In another extremely close race in the southeast, Democratic Sen. Kay Hagan of North Carolina has been clinging to a small lead against her Republican challenger, Thom Tillis, the speaker of the state House. The CBS/NYT/YouGov survey shows Hagan still ahead, 44% to 41%, but the NBC/Marist poll shows the two tied at 43% each.

Republicans need a net gain of six seats to take control of the Senate. At least nine Democratic-held seats are in clear jeopardy.

In addition to the close races in Iowa, Colorado and North Carolina, Republicans have clear leads in recent polls for seats held by Democrats in Montana, West Virginia, South Dakota and Arkansas.

In Louisiana, incumbent Democrat Mary Landrieu is trailing in a multi-candidate race which will almost certainly go to a runoff in December in which the GOP would be favored to win. And in Alaska, Democratic Sen. Mark Begich has trailed in several recent surveys, although the state has a history of confounding pollsters.

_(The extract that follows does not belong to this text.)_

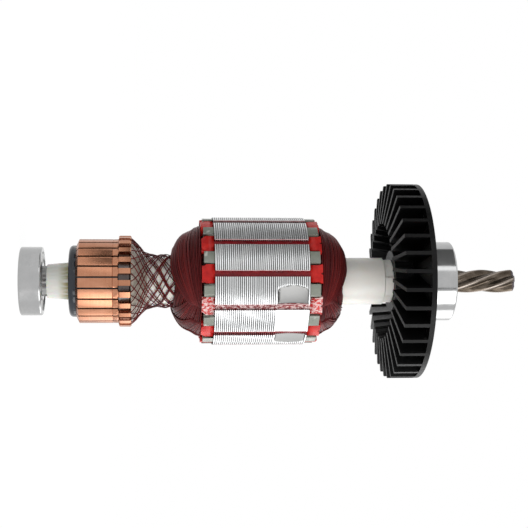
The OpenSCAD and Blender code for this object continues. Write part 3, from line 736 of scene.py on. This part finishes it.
mouthHalf = 1.05 * mm
balanceCut = dict(CutStart=zCoreEnd - 10.35 * mm, CutEnd=zCoreEnd - 0.6 * mm, CutAngle=math.radians(-52),
                  CutHalf=math.radians(22), CutDepth=0.85 * mm, CutterRadius=33 * mm, CrownRadius=31 * mm)
sheets = dict(Sheets=sheetCount, Teeth=toothCount, Radius=coreRadius, Foot=zCore, Pitch=sheetPitch,
              Joint=0.3 * mm, JointDepth=0.11 * mm, MouthAngle=math.asin(mouthHalf / coreRadius),
              FirstAngle=firstSlot, Seed=5, Material=laminations, **balanceCut)
sheetEdges = bakeTree("sheetEdges", sheetTree(), sheets)
sheetEdges.data.set_sharp_from_angle(angle=math.radians(25))
dress(sheetEdges, "rotor", "laminations", "core_stack")

papers = dict(Slots=toothCount, Steps=90, Radius=19.75 * mm, Width=1.96 * mm, Foot=zCore - 0.1 * mm,
              Length=zCoreEnd - zCore + 0.2 * mm, FirstAngle=firstSlot, Crumple=0.5 * mm, FrostedSlot=0, Seed=3,
              Material=varnishedPaper)
dress(bakeTree("mouthPapers", paperTree(), papers), "rotor", "red_fibre")

beads = dict(Slots=toothCount, Steps=36, Radius=20.56 * mm, BeadRadius=0.15 * mm, Foot=zCore + 0.2 * mm,
             Length=zCoreEnd - zCore - 0.4 * mm, FirstAngle=firstSlot - sheets["MouthAngle"] + 0.005, Seed=8,
             Material=varnishBead)
dress(bakeTree("varnishBeads", beadTree(), beads), "rotor", "red_fibre")
print("sheets and papers made")


# copies of nodes, reshaped or softened

def mergedCopy(node, joinFlat=True):
    # a node's mesh with its doubles merged and, unless told not to, its flat faces joined
    mesh = nodes[node].data.copy()
    b = bmesh.new()
    b.from_mesh(mesh)
    bmesh.ops.remove_doubles(b, verts=b.verts, dist=0.002 * mm)
    if joinFlat:
        bmesh.ops.dissolve_limit(b, angle_limit=math.radians(1.0), verts=b.verts, edges=b.edges)
    return mesh, b


coreSkin = dict(depth=0.16 * mm, slack=0.02 * mm, milledDepth=0.06 * mm, cutHalf=math.radians(36), sharp=20)


def coreBody():
    # the stack below its sheets' edges, with the milled cut left open
    mesh, b = mergedCopy("core_stack", joinFlat=False)
    cut = b.faces.layers.float.new("cut")
    for face in b.faces:
        middle = face.calc_center_median()
        turn = abs(math.remainder(math.atan2(middle.y, middle.x) - balanceCut["CutAngle"], math.tau))
        beside = balanceCut["CutStart"] < middle.z < balanceCut["CutEnd"] + 0.1 * mm
        outward = face.normal.dot(Vector((middle.x, middle.y, 0)).normalized()) > 0.5
        deep = middle.xy.length < coreRadius - coreSkin["milledDepth"]
        face[cut] = 1.0 if beside and turn < coreSkin["cutHalf"] and outward and deep else 0.0
    for v in b.verts:
        r = v.co.xy.length
        if r > coreRadius - coreSkin["slack"]:
            v.co.xy *= (coreRadius - coreSkin["depth"]) / r
    b.to_mesh(mesh)
    b.free()
    mesh.name = "coreBody"
    smoothTo(mesh, coreSkin["sharp"])
    dress(addPiece("coreBody", mesh), "rotor", "laminations", "core_stack")


tab = dict(radius=18.8 * mm, rearFold=1.3 * mm, frontFold=1.2 * mm, rearWidth=0.62, neckWidth=0.9,
           notch=0.75 * mm, notchHalf=0.3 * mm, slack=0.01 * mm, sharp=30)


def foldedPaper(number):
    # a liner whose tabs have cut corners behind and a notched, flared end in front
    node = "slot_liner_" + str(number)
    low, high = footOf(node), topOf(node)
    turned = Matrix.Rotation(firstSlot + slotPitch * (number - 1), 3, "Z")
    back = turned.inverted()
    mesh, b = mergedCopy(node)
    planes = [((0, 0, low + tab["rearFold"]), (0, 0, 1)), ((0, 0, high - tab["frontFold"]), (0, 0, 1)),
              ((0, 0, 0), tuple(turned @ Vector((0, 1, 0))))]
    for place, normal in planes:
        bmesh.ops.bisect_plane(b, geom=b.verts[:] + b.edges[:] + b.faces[:], dist=0.001 * mm,
                               plane_co=place, plane_no=normal)
    for v in b.verts:
        local = back @ v.co
        if local.xy.length < tab["radius"]:
            continue
        if abs(local.z - low) < tab["slack"]:
            local.y *= tab["rearWidth"]
        elif abs(local.z - high) < tab["slack"]:
            if abs(local.y) < tab["notchHalf"]:
                local.z -= tab["notch"]
        elif zCoreEnd - 0.1 * mm < local.z < high - tab["frontFold"] + 0.1 * mm:
            local.y *= tab["neckWidth"]
        v.co = turned @ local
    bmesh.ops.triangulate(b, faces=[f for f in b.faces if len(f.verts) > 4])
    # the first liner is marked for pale glints, a painted highlight
    glint = b.verts.layers.float.new("glint")
    for v in b.verts:
        v[glint] = 1.0 if number == 1 else 0.0
    b.to_mesh(mesh)
    b.free()
    piece = addPiece("paper" + str(number), mesh)
    mesh.name = piece.name
    smoothTo(mesh, tab["sharp"])
    dress(piece, "rotor", "red_fibre", node)


def levelEnds(mesh):
    # flat faces square to the shaft take their own normal at every corner
    normals = [corner.vector.copy() for corner in mesh.corner_normals]
    for face in mesh.polygons:
        if abs(face.normal.z) > 0.9999 and face.area > 0.2 * mm * mm:
            for corner in face.loop_indices:
                normals[corner] = face.normal.copy()
    mesh.normals_split_custom_set(normals)


def softened(node, name, width, segments=2, sharp=32.0, highlightFinish=None):
    # a copy with its edges broken
    mesh, b = mergedCopy(node)
    b.to_mesh(mesh)
    b.free()
    smoothTo(mesh, sharp)
    piece = addPiece(name, mesh)
    soften = piece.modifiers.new("soften", "BEVEL")
    soften.harden_normals = True
    soften.width = width
    soften.segments = segments
    soften.limit_method = "ANGLE"
    soften.angle_limit = math.radians(sharp)
    soften.use_clamp_overlap = True
    # the broken edges take the lighter second finish, a painted highlight
    if highlightFinish:
        mesh.materials.append(highlightFinish)
        soften.material = 1
    bake(piece)
    levelEnds(piece.data)
    dress(piece, bodyOf[node], slotOf[node], node)


def outerRing(node, name, bore, outside, width, ball, corner=0.5, inset=0.75):
    # an outer ring with rounded corners and its two shield recesses, in mm
    land = (bore + outside) / 4 + 0.365 * ball
    recess = land + 0.6
    rim = outside / 2
    turns = [k * math.pi / 8 for k in range(5)]
    arc = [(corner * (1 - math.cos(a)), corner * (1 - math.sin(a))) for a in turns]
    rounded = [(rim - dr, dz) for dr, dz in reversed(arc)] + [(rim, corner + 0.03)]
    rounded += [(rim, width - corner - 0.03)] + [(rim - dr, width - dz) for dr, dz in arc]
    profile = ([(land, width - inset), (land, inset), (recess, inset), (recess, 0)] + rounded
               + [(recess, width), (recess, width - inset)])
    piece = turnedMesh(name, profileAt(footOf(node), profile), bearingSteel, 160)
    dress(piece, bodyOf[node], slotOf[node], node)


coreBody()
for number in range(1, toothCount + 1):
    foldedPaper(number)
softened("fan", "fanWheel", 0.14 * mm, highlightFinish=fanEdgeHighlight)
softened("commutator_hub", "commutatorHub", 0.1 * mm)
softened("rear_insulator", "rearInsulator", 0.3 * mm, 3)
softened("front_insulator", "frontInsulator", 0.3 * mm, 3)
softened("insulating_tube", "insulatingTube", 0.2 * mm, 3)
outerRing("rear_outer_ring", "rearOuterRing", bore=8, outside=22, width=7, ball=3.97)
outerRing("front_outer_ring", "frontOuterRing", bore=10, outside=26, width=8, ball=4.76)
softened("shaft", "shaftAndPinion", 0.05 * mm, 1, 60.0)
for n in sorted(nodes):
    if n.startswith("commutator_bar"):
        softened(n, "copperBar" + n.split("_")[-1], 0.12 * mm)
print("softened pieces made")


# light, floor and background

def shareOfView(tree):
    # 1 for rays from the camera and for mirrored and passing rays
    rays = addNode(tree, "ShaderNodeLightPath").outputs
    seen, mirrored, through = (Field(tree, rays[kind]) for kind in
                               ("Is Camera Ray", "Is Glossy Ray", "Is Transmission Ray"))
    return seen.calc("MAXIMUM", mirrored).calc("MAXIMUM", through)


scene.view_settings.view_transform = "Standard"
world = bpy.data.worlds.new("studio")
scene.world = world
world.use_nodes = True
sky = world.node_tree
feed(sky.nodes["Background"], Color=mixColour(shareOfView(sky), (0.5, 0.5, 0.5), (1, 1, 1)))

floorHalf, floorGlow, glowShare = 3, 1.06, 0.9
floorMesh = bpy.data.meshes.new("floor")
floorMesh.from_pydata([(-floorHalf, -floorHalf, 0), (floorHalf, -floorHalf, 0), (floorHalf, floorHalf, 0),
                       (-floorHalf, floorHalf, 0)], [], [(0, 1, 2, 3)])
floorPaint, matt, place = startFinish("floorPaint", Roughness=0.9)
paint = floorPaint.node_tree
feed(matt, Base_Color=ramp(noise(place, 60.0), (0.3, (0.82, 0.82, 0.82)), (0.7, (0.84, 0.84, 0.84))))
glow = result(paint, "ShaderNodeEmission", {0: (1, 1, 1, 1), 1: floorGlow})
mixed = addNode(paint, "ShaderNodeMixShader",
                {0: shareOfView(paint) * glowShare, 1: Field(paint, matt.outputs[0]), 2: glow})
paint.links.new(mixed.outputs[0], paint.nodes["Material Output"].inputs[0])
floorMesh.materials.append(floorPaint)
floorObject = addPiece("floor", floorMesh)


def softbox(name, place, width, height, power, aim=(0, 0, 0.08)):
    lamp = bpy.data.objects.new(name, bpy.data.lights.new(name, "AREA"))
    lamp.visible_camera = False
    lamp.data.shape = "RECTANGLE"
    lamp.data.size, lamp.data.size_y, lamp.data.energy = width, height, power
    scene.collection.objects.link(lamp)
    lamp.location = place
    lamp.rotation_euler = (Vector(aim) - Vector(place)).to_track_quat("-Z", "Y").to_euler()


softbox("keyLamp", (0.4, -0.34, 0.12), width=0.36, height=0.6, power=2.2)
softbox("fillLamp", (-0.45, -0.3, 0.2), width=0.5, height=0.5, power=0.8)
softbox("lowLamp", (0.44, 0.22, 0.12), width=0.4, height=0.5, power=1.2)


def flag(name, turn, width, low, shade, high=0.3, distance=0.5):
    # a dark card beside the camera, seen only in the metal
    mesh = bpy.data.meshes.new(name)
    left, right = turn - width / distance / 2, turn + width / distance / 2
    corners = [(distance * math.sin(a), -distance * math.cos(a), z) for z in (low, high) for a in (left, right)]
    mesh.from_pydata(corners, [], [(0, 1, 3, 2)])
    card, shader, place = startFinish(name)
    feed(shader, Base_Color=ramp(noise(place, 40.0), (0.3, (shade * 0.9,) * 3), (0.7, (shade,) * 3)))
    mesh.materials.append(card)
    piece = addPiece(name, mesh)
    piece.visible_camera = False


flag("darkFlag", math.radians(22), width=0.045, low=0.001, shade=0.2)
flag("highFlag", math.radians(-75), width=0.55, low=0.035, shade=0.17)

print("scene ready")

Some polls have also shown Republican Scott Brown mounting a strong challenge to incumbent Democratic Sen. Jeanne Shaheen in New Hampshire. The CBS/NYT/YouGov survey, however, shows Shaheen ahead, 46% to 41%.

The Marist poll is a traditional telephone survey while the YouGov poll uses an Internet panel to survey voters in all states with competitive contests. The margins of error for both surveys vary depending on the state.